The ecosystem has been quite mature for a while. The language reached v1.0 almost 6 years ago and Phoenix v1.0 was released almost 5 years ago. The community has built a lot on top of them since then.

The deployment topic is wide, so the answer will depend on your favorite ways to deploy. If you are using Heroku or another PaaS, it has been very straight-forward since ever. If you want to ship a self-contained executable or a Docker image, the language has standardized on the tooling for assembling those in the last year or so (they are called releases). It was always possible before, just not standardized at the language level.

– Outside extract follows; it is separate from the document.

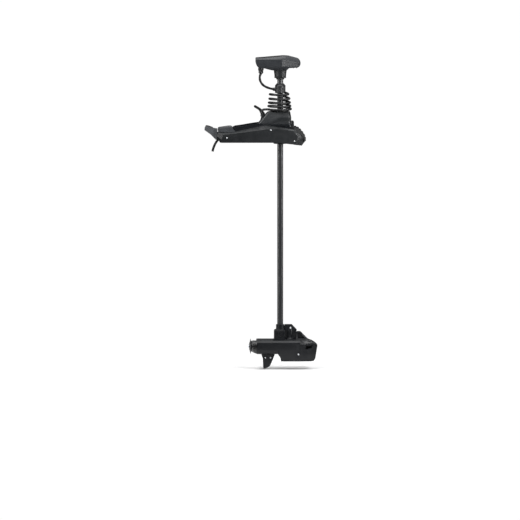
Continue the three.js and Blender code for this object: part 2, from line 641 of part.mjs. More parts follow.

It runs its own http server but you can easily put it behind nginx, websockets included, by using the reverse-proxy settings. Here is an example article: https://dennisreimann.de/articles/phoenix-nginx-config.html


I’m a long time Python dev converted to Elixir (for ~3 years now, mainly web dev and data pipelines).

The tooling and developer experience in Elixir is first class and the ecosystem is highly mature.


Coming from Python as well I'm really impressed with the tooling. `mix new` is just amazing.


I would say it is quite mature. The ecosystem is a bit smaller and younger, so sometimes you'll find an insufficient library somewhere or no library at all. But I've never had a show-stopper in that regard.

I've done plenty of Django and Flask and I'd rather work with Phoenix. I still like Django plenty but only time I'd pick it is if I think the admin might save me copious time or if there is something else tying the project to Python, such as machine learning.


I run a Crypto arbitrage service www.coinvana.in built with phoenix and deployment consisting of digital ocean, nginx, ssl, mix releases, github actions among other things. At this moment, I just git push my updates to github and all pieces of deployment are taken care of.


Wouldn't you typically run Nginx (or something similar) as a reverse proxy anyways in production?


correct. I was just wondering if it also has inbuilt http server as well to process things like static files etc or is that completely on 3rd party tools like nginx (which I love btw). Kinda like in Golang where you could technically use the static file server but I always use nginx for those things.


Cowboy is Elixir's built-in HTTP server. You can configure things like Nginx or Haproxy as you would with most other frameworks.